Zhann Meyer, Africa head of global commodity finance at Nedbank Capital, said climatic struggles remained one of the biggest challenges for the continent. This was highlighted by the 2024 droughts. “South African farmers lost about 19% of their maize crop last year due to drought, while Zambia lost half of their crop, and they are now importing maize for the first time in 22 years. Zimbabwe didn’t fare any better and they lost two thirds of their maize harvest.” Meyer said it was important to keep in mind that while South African farmers were struggling, they fared better than the country’s neighbours. “This highlights the resilience and uniqueness of South Africa’s agricultural industry.” However, Meyer added that it was clear that the financial sector needed to look at new financial tools to help the industry – especially in terms of insurance tools. “The model of financing is already changing. We can see a movement away from financing a balance statement towards rather financing an income statement. Because in the end, the auctioning of a farm is the last resort, and no bank likes that outcome.”
Brighter new year awaits
Despite challenges of the recent past, Wandile Sihlobo, chief economist of Agbiz, said South African agriculture is set on an upward trajectory over the long term. “Agricultural partnerships between industry organisations and government are delivering on growth.

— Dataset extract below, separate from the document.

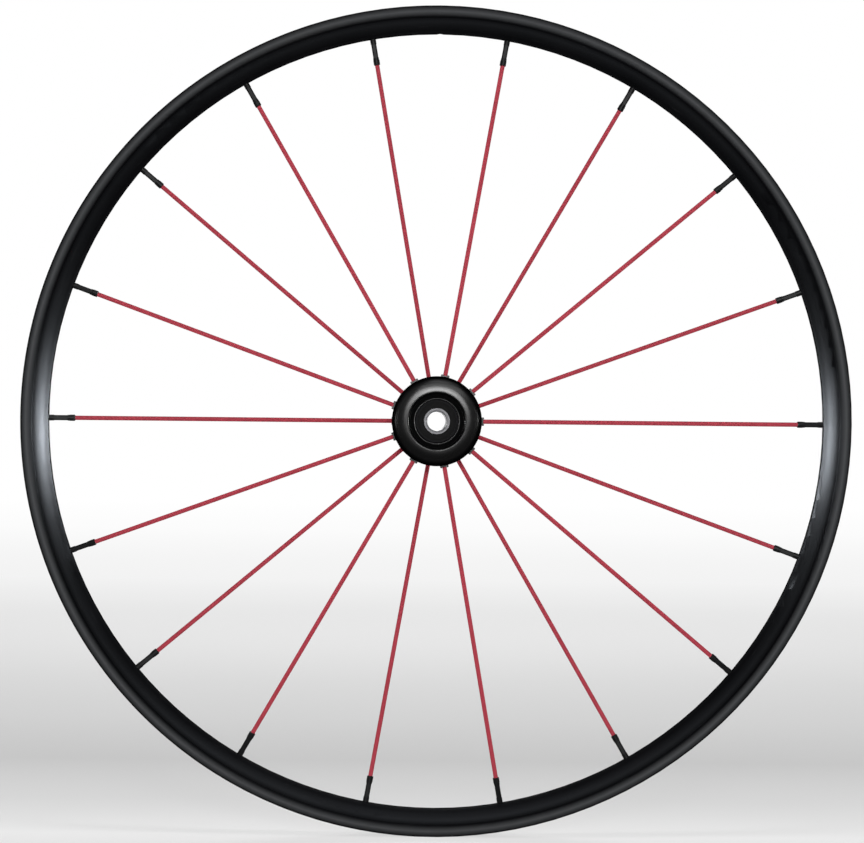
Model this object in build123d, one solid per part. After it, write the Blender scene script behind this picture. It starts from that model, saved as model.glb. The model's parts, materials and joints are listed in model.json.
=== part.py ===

One such example is the inroads that the Red Meat Industry Services (RMIS) and their stakeholders are making with regards to working with government on various issues.” Additionally, the fact that the country can now count on a stable electricity supply was another green shoot. And while the western parts of the country could still do with some rain, the majority of the country’s summer rainfall region has seen good rains in recent months.
While Sihlobo stressed that South African agriculture truly needed every trade partner it could get, the reality was that the United States’ trade policies did not have a major on South Africa now. “However, if US President Donald Trump does interfere in international trade, we could potentially see an influence in our grain, oilseeds and pork markets.” Rather than being overly concerned by US politics, Sihlobo said it was important to keep the trade relations strong with neighbouring countries. “Although the type of produce traded differs, the Southern African Customs Union (SACU) is as large a market as the European Union. In fact, SACU absorbs 20% of South Africa’s agricultural produce.”
Sihlobo said it could also benefit South Africa if the BRICS countries did decide to put a trade agreement in place. “Currently BRICS is only a political forum. If it could become an economic forum, that could be very beneficial as BRICS represents half of global trade.” This would however not mean that current export havens, such as the EU is no longer important. “We need to retain relationships with EUs, the Americas, BRICS, everybody.” – Susan Marais, Plaas Media.